INFO: Uvicorn running on http://127.0.0.1:8017 (Press CTRL+C to quit)
INFO: Started reloader process [31696] using WatchFiles
E:\Pyvenv\pyvi39\lib\site-packages\transformers\utils\generic.py:441: UserWarning: torch.utils._pytree._register_pytree_node is deprecated. Please use torch.utils._pytree.register_pytree_node instead.
_torch_pytree._register_pytree_node(
E:\literatureAI\local-gen-search\api.py:29: LangChainDeprecationWarning: The class `HuggingFaceEmbeddings` was deprecated in LangChain 0.2.2 and will be removed in 1.0. An updated version of the class exists in the langchain-huggingface package and should be used instead. To use it run `pip install -U langchain-huggingface` and import as `from langchain_huggingface import HuggingFaceEmbeddings`.
hf = HuggingFaceEmbeddings(
E:\Pyvenv\pyvi39\lib\site-packages\transformers\utils\generic.py:309: UserWarning: torch.utils._pytree._register_pytree_node is deprecated. Please use torch.utils._pytree.register_pytree_node instead.
_torch_pytree._register_pytree_node(
E:\Pyvenv\pyvi39\lib\site-packages\huggingface_hub\file_download.py:797: FutureWarning: `resume_download` is deprecated and will be removed in version 1.0.0. Downloads always resume when possible. If you want to force a new download, use `force_download=True`.
warnings.warn(
INFO: Started server process [17768]
INFO: Waiting for application startup.
INFO: Application startup complete.
INFO: 127.0.0.1:7475 - "GET /ask_localai HTTP/1.1" 405 Method Not Allowed
INFO: 127.0.0.1:7476 - "GET / HTTP/1.1" 200 OK
INFO: 127.0.0.1:7502 - "GET /ask_localai HTTP/1.1" 405 Method Not Allowed
INFO: 127.0.0.1:7550 - "GET / HTTP/1.1" 200 OK
INFO: 127.0.0.1:7550 - "GET /search HTTP/1.1" 405 Method Not Allowed
When I enter http://127.0.0.1:8017/
in the address bar, it returns {"message":"Hello World"}
, but of course, entering http://127.0.0.1:8017/ask_localai
it returns {“detail”:“Method Not Allowed”}
Is it that this address cannot be accessed directly and should be used within the py script? Then I started it using: streamlit run user_interface.py
this method But when I asked a question, I got the following error:
JSONDecodeError: Expecting value: line 1 column 1 (char 0)
Traceback:
File "E:\Pyvenv\pyvi39\lib\site-packages\streamlit\runtime\scriptrunner\exec_code.py", line 88, in exec_func_with_error_handling
result = func()
File "E:\Pyvenv\pyvi39\lib\site-packages\streamlit\runtime\scriptrunner\script_runner.py", line 579, in code_to_exec
exec(code, module.__dict__)
File "E:\literatureAI\local-gen-search\user_interface.py", line 21, in <module>
answer = json.loads(response.text)["answer"]

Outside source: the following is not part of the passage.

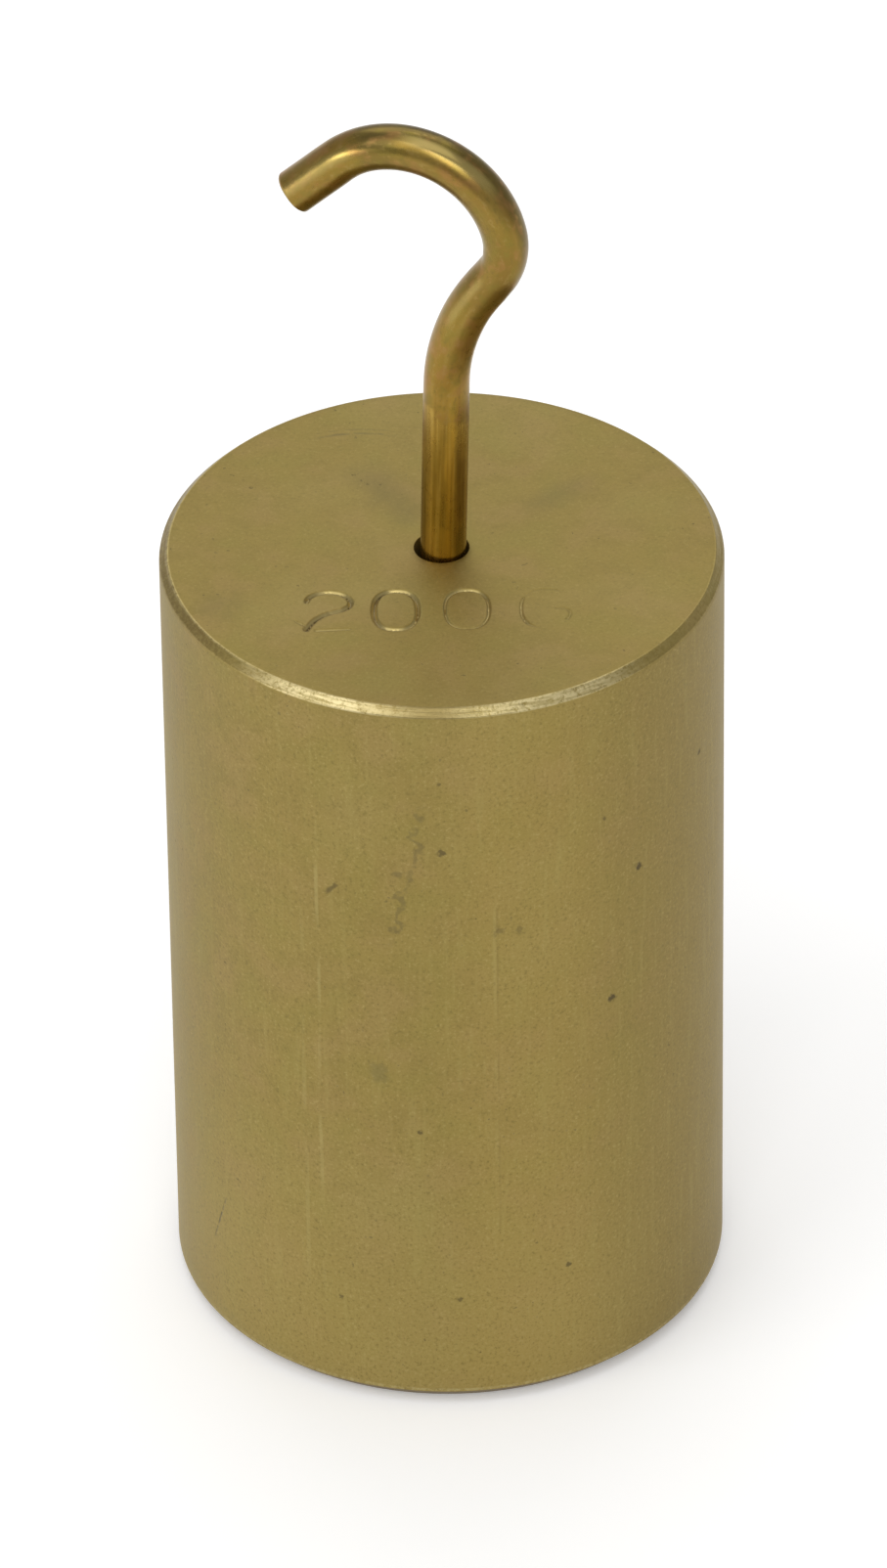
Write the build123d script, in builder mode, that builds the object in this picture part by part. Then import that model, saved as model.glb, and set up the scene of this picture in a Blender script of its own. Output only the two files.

File "C:\Users\admin\anaconda3\envs\py39\lib\json\__init__.py", line 346, in loads
return _default_decoder.decode(s)
File "C:\Users\admin\anaconda3\envs\py39\lib\json\decoder.py", line 337, in decode
obj, end = self.raw_decode(s, idx=_w(s, 0).end())
File "C:\Users\admin\anaconda3\envs\py39\lib\json\decoder.py", line 355, in raw_decode
raise JSONDecodeError("Expecting value", s, err.value) from None
/
I want to upload as many files as possible.